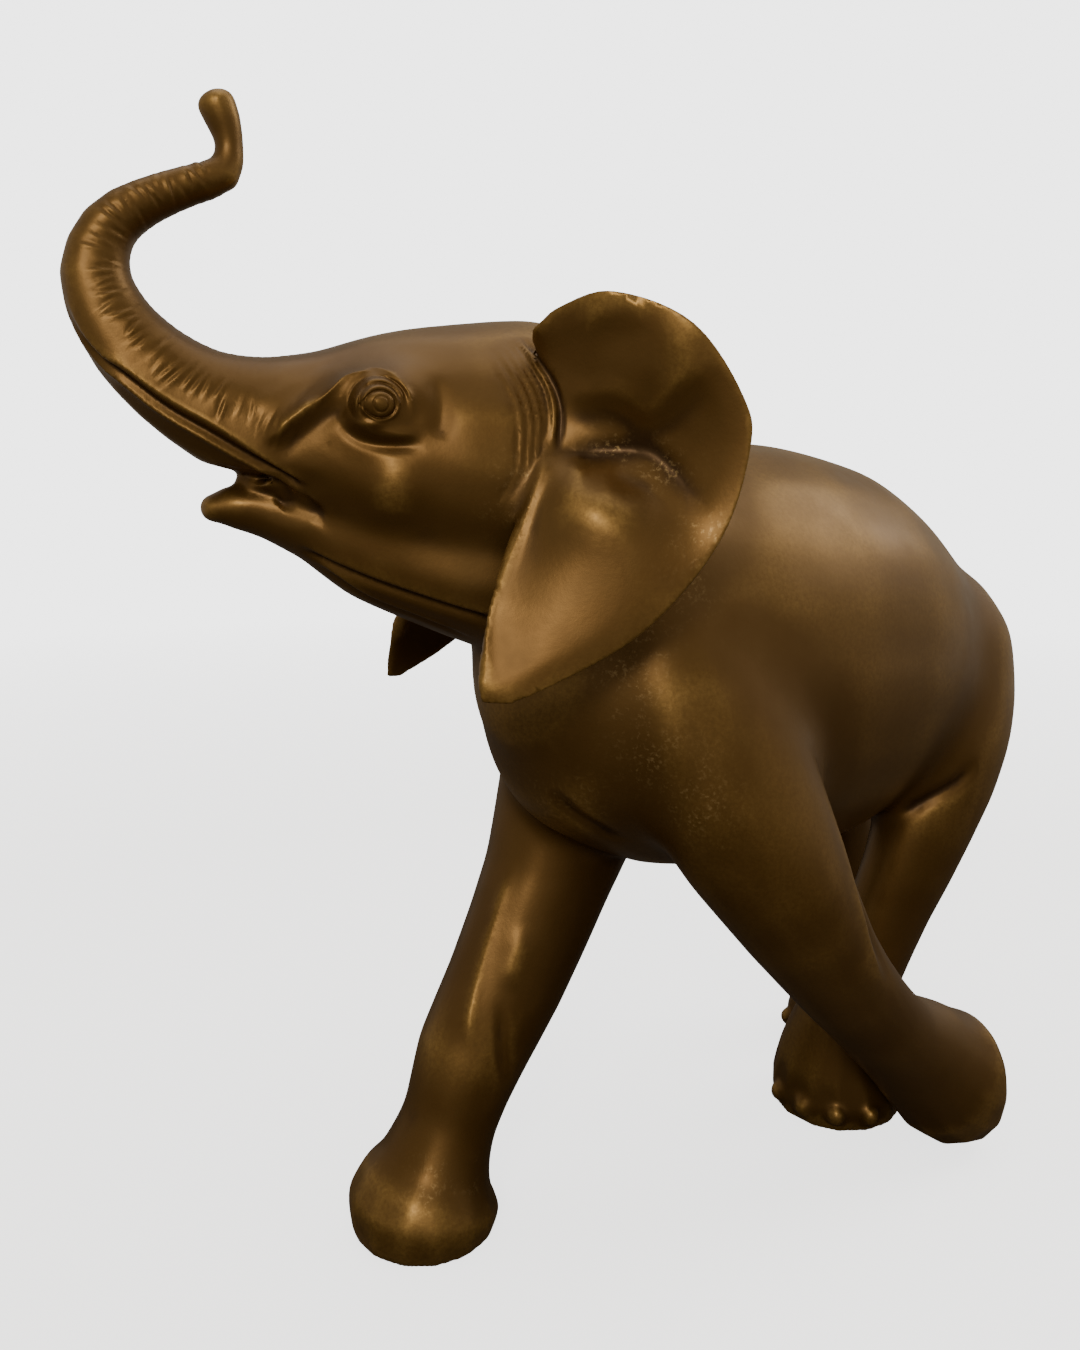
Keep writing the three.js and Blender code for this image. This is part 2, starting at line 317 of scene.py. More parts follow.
skin = read_skin()
masks = measure_masks(skin)
print("points on the ears:", int(masks["ear"].sum()))

# %% [markdown]
# The barrel has the widest facets and takes the hardest rubbing, the head and legs take less, and the trunk
# and the thin places least. An ear's two faces are so close together that hard rubbing would eat its rim, so
# there the points only move in the direction that the ear faces. The soles stay flat on the ground: their
# points move only sideways.

# %% Rub the facets down
EAR_FACES = np.array([-0.57, 0.82, 0.0]) / math.hypot(0.57, 0.82)
LEGS, FEET, HEAD, TRUNK = 0.25, 0.13, 0.30, 0.07  # how hard each is rubbed, against 1 for the barrel
BARREL_REACH, EAR_REACH, EYE_REACH, LAST_REACH = 14, 6.5, 8, 3.2  # millimetres that each rubbing evens out


def ear_facing(skin):
    """The outward direction of the nearer ear's broad face, for every point."""
    return flipped(EAR_FACES, side_of_head(skin)) @ HEAD_AXES


def breadth(skin):
    """How hard to rub: 1 on the barrel, less where the calf is slimmer."""
    head = to_head(skin)
    slim = np.full(len(skin), 1.0)
    slim = slim + (LEGS - slim) * (1 - step(skin[:, 2], 185, 235))
    slim = slim + (FEET - slim) * (1 - step(skin[:, 2], 40, 90))
    slim = slim + (HEAD - slim) * step(-head[:, 0], -20, 20) * step(skin[:, 2], 290, 320)
    return slim + (TRUNK - slim) * step(-head[:, 0], 95, 135) * step(skin[:, 2], 290, 320)


thin = np.maximum.reduce([masks["ear"], masks["mouth"], masks["trunk"], masks["toe"], masks["tail"]])
free = np.stack([np.ones(len(skin)), np.ones(len(skin)), 1 - masks["foot"]], axis=1)
skin = relax(skin, around, three((1 - thin) * breadth(skin)) * free, BARREL_REACH)
moved = relax(skin, around, three(masks["ear"]), EAR_REACH) - skin
facing = ear_facing(skin)
skin = skin + (moved * facing).sum(axis=1)[:, None] * facing
skin = relax(skin, around, three(np.maximum(0.8 * masks["ear"], 0.4)) * free, LAST_REACH)
skin = relax(skin, around, three(1 - step(eye_distance(skin), 20, 28)), EYE_REACH)
write_skin(skin)
print("smoothed", int((1 - thin).sum()), "broad points and", int(thin.sum()), "thin ones")

# %% [markdown]
# ### Lines drawn on the skin
# Most of the calf's folds follow a line: a brow, a jaw, the edge of a muscle. A modeller draws the line in
# the wax and then pushes wax up or down on each side of it. `mark` finds where every point lies against a
# line, and a short rule turns that into a height. For a line drawn backwards along the calf the upper side
# counts as positive, and for a line drawn downwards the rear side does.

# %% Helpers that draw on the skin
AT_ONCE = 5000  # points measured against a line in one go, to spare memory


def curve_through(path):
    """A smooth curve through the places of a path."""
    path = np.asarray(path, float)
    pins = np.vstack([2 * path[0] - path[1], path, 2 * path[-1] - path[-2]])
    t = np.linspace(0, 1, 6, endpoint=False)[:, None]
    runs = [
        b + 0.5 * t * (c - a + t * (2 * a - 5 * b + 4 * c - d + t * (3 * (b - c) + d - a)))
        for a, b, c, d in zip(pins, pins[1:], pins[2:], pins[3:])
    ]
    return np.vstack(runs + [path[-1:]])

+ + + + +

Copy out each line exactly as written.

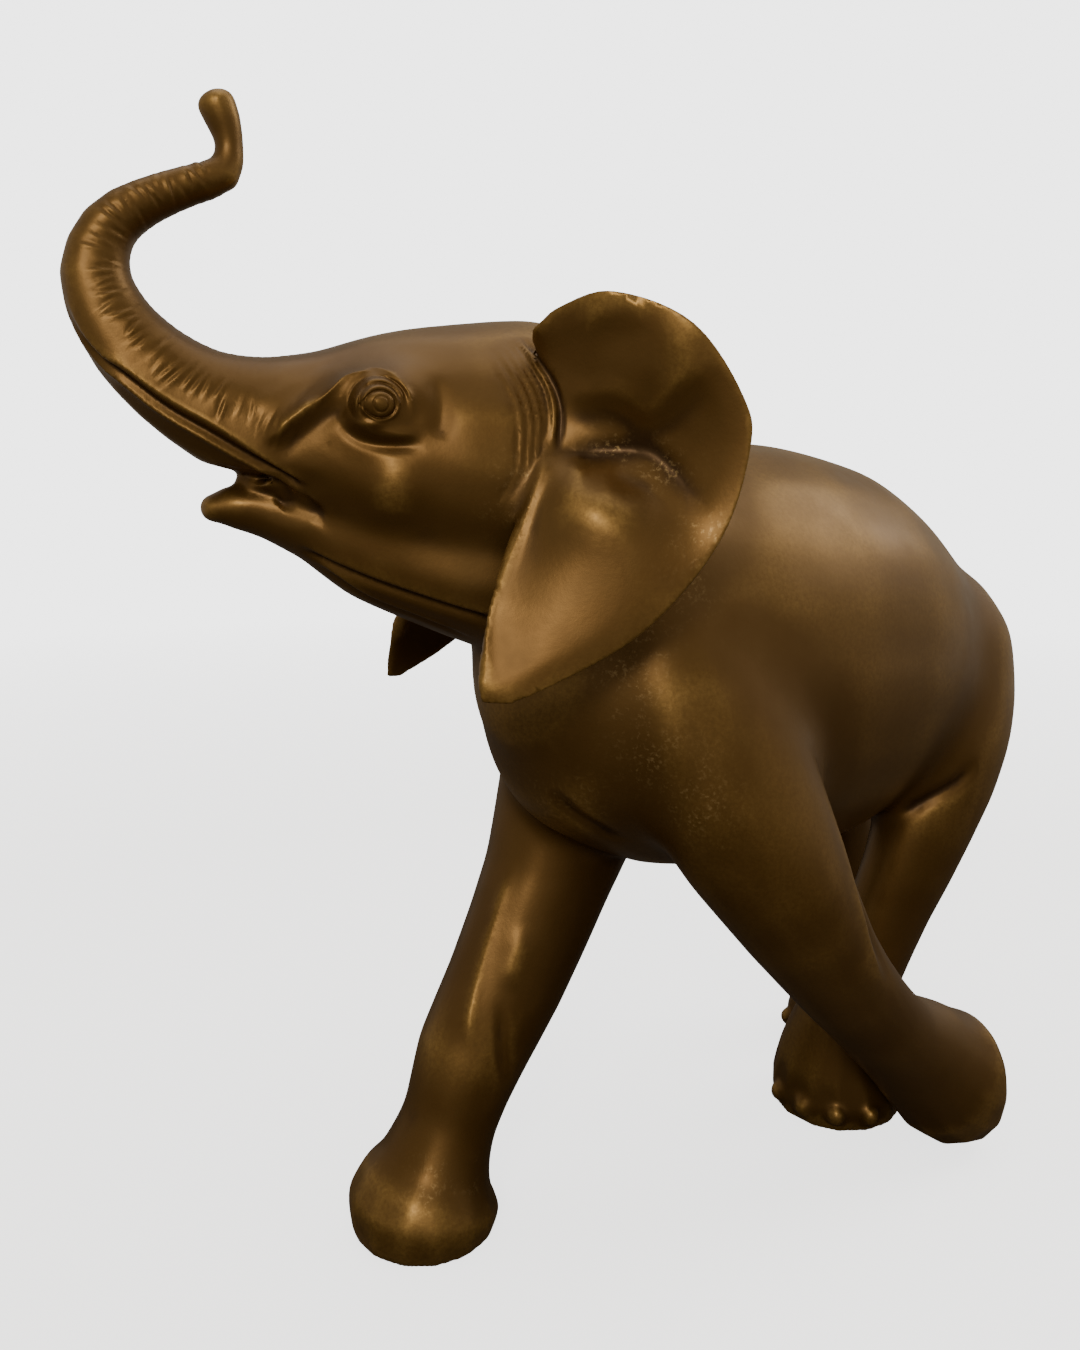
Keep writing the three.js and Blender code for this image. This is part 2, starting at line 317 of scene.py. More parts follow.
skin = read_skin()
masks = measure_masks(skin)
print("points on the ears:", int(masks["ear"].sum()))

# %% [markdown]
# The barrel has the widest facets and takes the hardest rubbing, the head and legs take less, and the trunk
# and the thin places least. An ear's two faces are so close together that hard rubbing would eat its rim, so
# there the points only move in the direction that the ear faces. The soles stay flat on the ground: their
# points move only sideways.

# %% Rub the facets down
EAR_FACES = np.array([-0.57, 0.82, 0.0]) / math.hypot(0.57, 0.82)
LEGS, FEET, HEAD, TRUNK = 0.25, 0.13, 0.30, 0.07  # how hard each is rubbed, against 1 for the barrel
BARREL_REACH, EAR_REACH, EYE_REACH, LAST_REACH = 14, 6.5, 8, 3.2  # millimetres that each rubbing evens out


def ear_facing(skin):
    """The outward direction of the nearer ear's broad face, for every point."""
    return flipped(EAR_FACES, side_of_head(skin)) @ HEAD_AXES


def breadth(skin):
    """How hard to rub: 1 on the barrel, less where the calf is slimmer."""
    head = to_head(skin)
    slim = np.full(len(skin), 1.0)
    slim = slim + (LEGS - slim) * (1 - step(skin[:, 2], 185, 235))
    slim = slim + (FEET - slim) * (1 - step(skin[:, 2], 40, 90))
    slim = slim + (HEAD - slim) * step(-head[:, 0], -20, 20) * step(skin[:, 2], 290, 320)
    return slim + (TRUNK - slim) * step(-head[:, 0], 95, 135) * step(skin[:, 2], 290, 320)


thin = np.maximum.reduce([masks["ear"], masks["mouth"], masks["trunk"], masks["toe"], masks["tail"]])
free = np.stack([np.ones(len(skin)), np.ones(len(skin)), 1 - masks["foot"]], axis=1)
skin = relax(skin, around, three((1 - thin) * breadth(skin)) * free, BARREL_REACH)
moved = relax(skin, around, three(masks["ear"]), EAR_REACH) - skin
facing = ear_facing(skin)
skin = skin + (moved * facing).sum(axis=1)[:, None] * facing
skin = relax(skin, around, three(np.maximum(0.8 * masks["ear"], 0.4)) * free, LAST_REACH)
skin = relax(skin, around, three(1 - step(eye_distance(skin), 20, 28)), EYE_REACH)
write_skin(skin)
print("smoothed", int((1 - thin).sum()), "broad points and", int(thin.sum()), "thin ones")

# %% [markdown]
# ### Lines drawn on the skin
# Most of the calf's folds follow a line: a brow, a jaw, the edge of a muscle. A modeller draws the line in
# the wax and then pushes wax up or down on each side of it. `mark` finds where every point lies against a
# line, and a short rule turns that into a height. For a line drawn backwards along the calf the upper side
# counts as positive, and for a line drawn downwards the rear side does.

# %% Helpers that draw on the skin
AT_ONCE = 5000  # points measured against a line in one go, to spare memory


def curve_through(path):
    """A smooth curve through the places of a path."""
    path = np.asarray(path, float)
    pins = np.vstack([2 * path[0] - path[1], path, 2 * path[-1] - path[-2]])
    t = np.linspace(0, 1, 6, endpoint=False)[:, None]
    runs = [
        b + 0.5 * t * (c - a + t * (2 * a - 5 * b + 4 * c - d + t * (3 * (b - c) + d - a)))
        for a, b, c, d in zip(pins, pins[1:], pins[2:], pins[3:])
    ]
    return np.vstack(runs + [path[-1:]])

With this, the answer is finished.